[GIVEN EXERCISE]:
Take the lines from the beginning of the data below through the line holding "node material: a" and return exactly those.

+++++

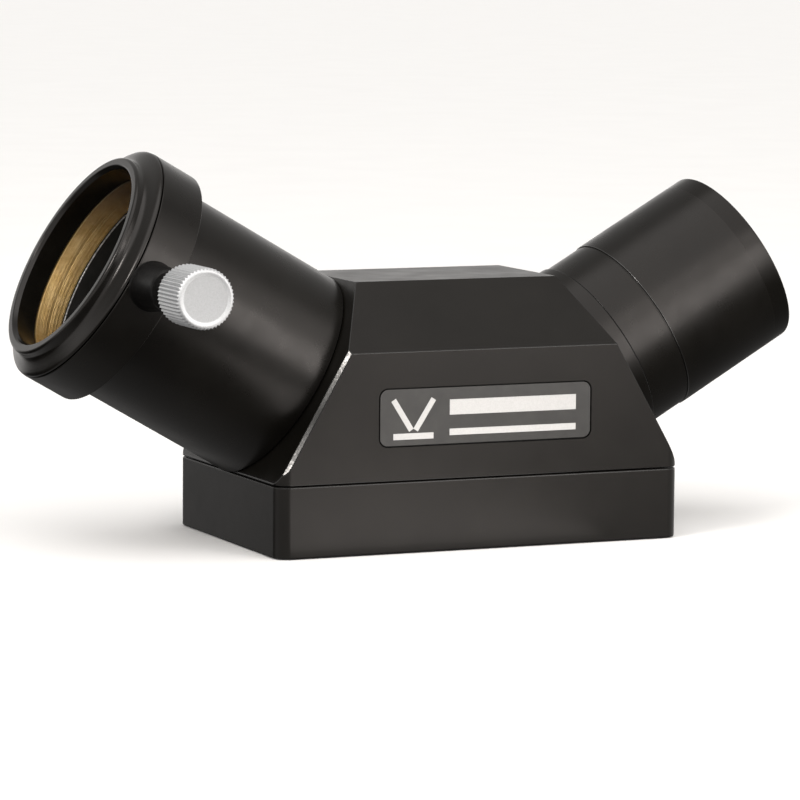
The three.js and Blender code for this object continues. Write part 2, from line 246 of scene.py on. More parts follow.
class Finish:
    """A node material: a Principled shader, and short names for the nodes that feed it."""

    def __init__(self, name, **sockets):
        self.material = bpy.data.materials.new(name)
        self.material.use_nodes = True
        self.tree = self.material.node_tree
        self.shader = self.tree.nodes["Principled BSDF"]
        for socket, value in sockets.items():
            self.shader.inputs[socket.replace("_", " ")].default_value = value

    def node(self, kind, **inputs):
        made = self.tree.nodes.new("ShaderNode" + kind)
        for socket, value in inputs.items():
            self.set(made.inputs[socket.replace("_", " ")], value)
        return made

    def set(self, socket, value):
        if isinstance(value, bpy.types.NodeSocket):
            self.tree.links.new(value, socket)
        else:
            socket.default_value = value

    def feed(self, socket, value):
        self.set(self.shader.inputs[socket], value)

    def place(self):
        """The point on the piece, in metres in the row's frame."""
        return self.node("TexCoord").outputs["Object"]

    def along(self, axis):
        """How far the point lies along a direction, in metres."""
        dot = self.node("VectorMath")
        dot.operation = "DOT_PRODUCT"
        self.set(dot.inputs[0], self.place())
        dot.inputs[1].default_value = axis
        return dot.outputs["Value"]

    def noise(self, per_mm, detail=3.0, roughness=0.55, vector=None):
        """Mottling in all directions, with about per_mm blotches to the millimetre."""
        made = self.node("TexNoise", Scale=per_mm / MM, Detail=detail, Roughness=roughness)
        self.set(made.inputs["Vector"], vector or self.place())
        return made.outputs["Fac"]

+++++

[FINISHED EXERCISE]:
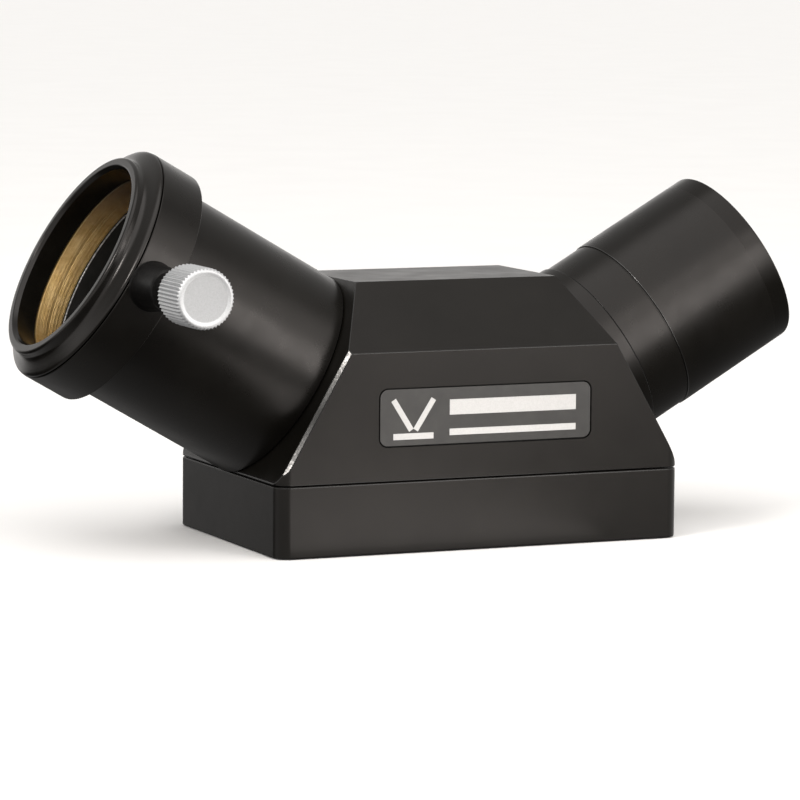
The three.js and Blender code for this object continues. Write part 2, from line 246 of scene.py on. More parts follow.
class Finish:
    """A node material: a Principled shader, and short names for the nodes that feed it."""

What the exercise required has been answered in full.